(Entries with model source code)
::::::::

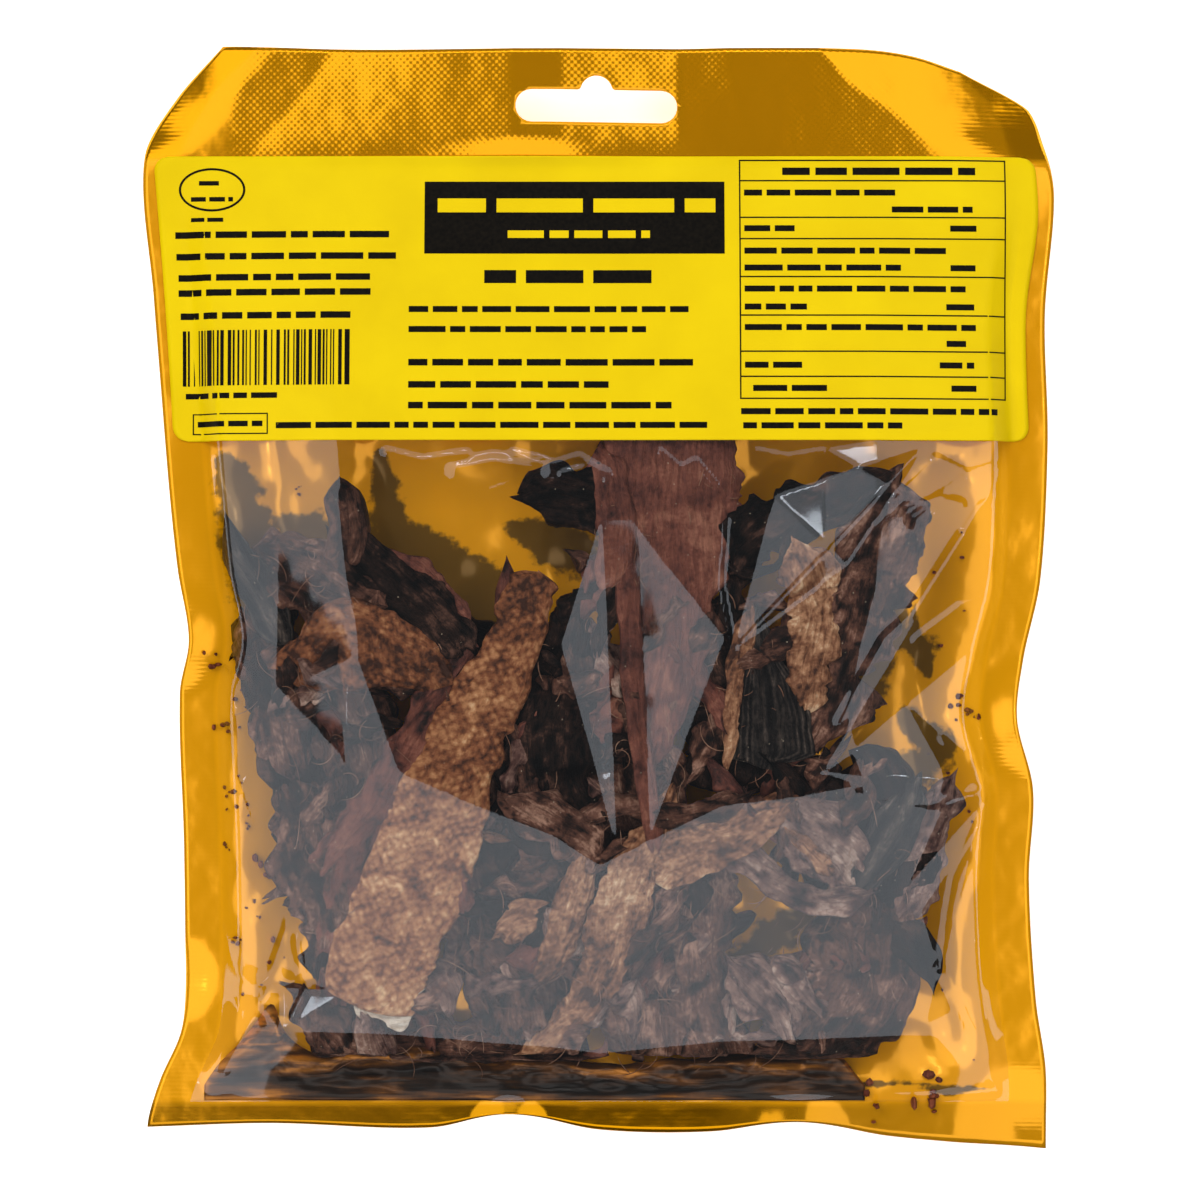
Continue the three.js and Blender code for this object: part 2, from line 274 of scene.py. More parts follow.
CREASES = (
    Crease(((-77.5, 28), (-76.2, -4), (-72.6, -19.5), (-74.6, -28)), 0.42, 1.5),
    Crease(((-70.6, -36), (-62.5, -58), (-62, -65), (-66.6, -78.4)), 0.14, 1.3),
    Crease(((-66.6, -78.4), (-74.5, -94)), 0.35, 1.3),
    Crease(((80, 21), (74.8, 18.2), (60.8, -3.2), (55.8, -7.8), (46.8, -23.8)), 0.35, 1.2),
    Crease(((66, 28), (72.6, 24.8), (78, 26.5)), 0.28, 1.2),
    Crease(((60, 17.5), (66, 20), (72.6, 24.6)), 0.24, 1.0),
    Crease(((62, -8), (71, -1.5), (79.5, 0.5)), 0.24, 1.2),
    Crease(((78.5, -36.8), (76.5, -18), (79.5, -2)), 0.24, 1.2),
    Crease(((78.5, -36.8), (67.5, -27.5)), 0.35, 1.2),
    Crease(((78.5, -36.8), (65, -40.5), (51.5, -38)), 0.35, 1.4),
    Crease(((78.5, -36.8), (70, -55), (67.2, -73)), 0.28, 1.1),
    Crease(((67.2, -73), (76.8, -40)), 0.24, 1.0),
    Crease(((67.2, -73), (79.5, -98.5)), 0.35, 1.2),
    Crease(((-8, -99.6), (25, -99.9), (48, -99.9), (79.5, -98.6)), 0.18, 0.6),
    Crease(((26.4, -10), (24, 3), (25, 16)), 0.21, 0.9),
    Crease(((-42, 29), (-35, 27.2), (-26, 28.6)), 0.28, 1.3),
    Crease(((-17, 28.8), (-9, 26.4), (-4, 28), (2, 24.5)), 0.28, 1.2),
    Crease(((12, 29), (16, 25.6), (19, 27.2), (23, 22.5)), 0.24, 1.1),
    Crease(((31, 29), (37, 27.8), (44, 29)), 0.21, 1.0),
    Crease(((56, 18), (63, 24), (66, 27)), 0.24, 1.1),
    Crease(((-22, 21), (-14, 24), (-5, 22.5)), 0.17, 1.0),
    Crease(((-28, 25.4), (-21, 26.8), (-12, 25.6)), 0.62, 2.9),
    Crease(((-7, 24.6), (-3, 25.6), (0, 23.8)), 0.42, 2.0),
    Crease(((62, 15.5), (67, 19.5), (71, 18.6)), 0.42, 1.9),
    Crease(((-77, -62), (-72, -74), (-66.6, -78.4)), 0.35, 1.2),
    Crease(((-60, -67), (-58, -77), (-61, -83)), 0.24, 1.1),
)

MAIN_FOLDS = (
    Fold((3.5, 16), (6.5, -48), 17, 9, 2.9, flat=3.2, peak=0.38),
    Fold((64, 30), (26, -10), 5, 15, 3.5, peak=0.5),
    Fold((86, 36), (42, -36), 20, 32, 4.6, peak=0.32),
    Fold((-64, 36), (-33, -50), 20, 18, 2.4, peak=0.55),
    Fold((-69, -78), (-58, -52), 8, 7, -1.0, peak=0.2),
    Fold((-69, -78), (-50, -78), 5, 8, -1.3, peak=0.3),
    Fold((-69, -78), (-79, -100), 6, 7, -1.6, peak=0.2),
    Fold((79, -37), (60, -20), 7, 7, -1.6, peak=0.2),
    Fold((79, -37), (40, -33), 6, 8, 1.8, peak=0.3),
    Fold((79, -37), (60, -58), 7, 7, -1.6, peak=0.2),
    Fold((67, -73), (77, -42), 7, 8, -1.6, peak=0.3),
    Fold((67, -73), (80, -100), 7, 7, -1.6, peak=0.3),
)


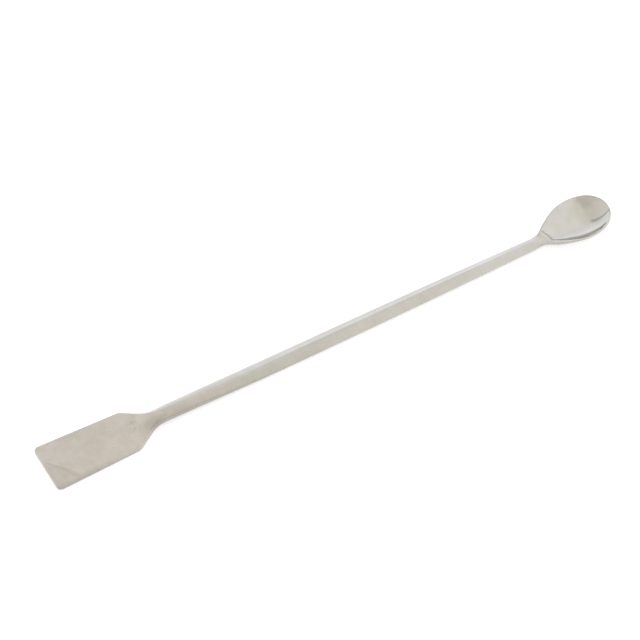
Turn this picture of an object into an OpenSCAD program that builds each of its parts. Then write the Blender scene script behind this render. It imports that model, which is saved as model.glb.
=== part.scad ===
// Double-ended laboratory spatula, one forged and polished piece of stainless steel:
// a flat blade, a stem that runs from round to flattened, and a scoop bowl.
// It lies along X with the blade at -X, its underside on z = 0. Sizes in millimetres.

/* [Overall] */
// Length over both ends
overall_length = 200; // [150:1:300]
// Radius that softens every thin edge
edge_radius = 0.3; // [0.15:0.05:0.4]

/* [Blade] */
// Width of the blade across its square end
blade_end_width = 17.4; // [12:0.1:24]
// Width of the blade where its shoulders start
blade_shoulder_width = 15.3; // [11:0.1:24]
// Length of the blade's straight sides
blade_length = 29.3; // [15:0.1:50]
// Thickness of the blade
blade_thickness = 1.2; // [0.8:0.1:2]
// Corner radius at the blade's end, seen from above
corner_radius = 1.7; // [0.5:0.1:5]
// Angle between each shoulder and the long axis
shoulder_angle = 32; // [20:1:50]
// Size of the fillet where the shoulders run into the stem
shoulder_fillet = 1.5; // [0.5:0.1:4]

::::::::

▸ **Problem**: Output, from the data above, the lines from the line with "Turn this picture" to the line with "edge_radius = 0.3; // [0.15:0.05:0.4]" exactly as they stand, both ends included and nothing else.

▸ **Output below**:
Turn this picture of an object into an OpenSCAD program that builds each of its parts. Then write the Blender scene script behind this render. It imports that model, which is saved as model.glb.
=== part.scad ===
// Double-ended laboratory spatula, one forged and polished piece of stainless steel:
// a flat blade, a stem that runs from round to flattened, and a scoop bowl.
// It lies along X with the blade at -X, its underside on z = 0. Sizes in millimetres.

/* [Overall] */
// Length over both ends
overall_length = 200; // [150:1:300]
// Radius that softens every thin edge
edge_radius = 0.3; // [0.15:0.05:0.4]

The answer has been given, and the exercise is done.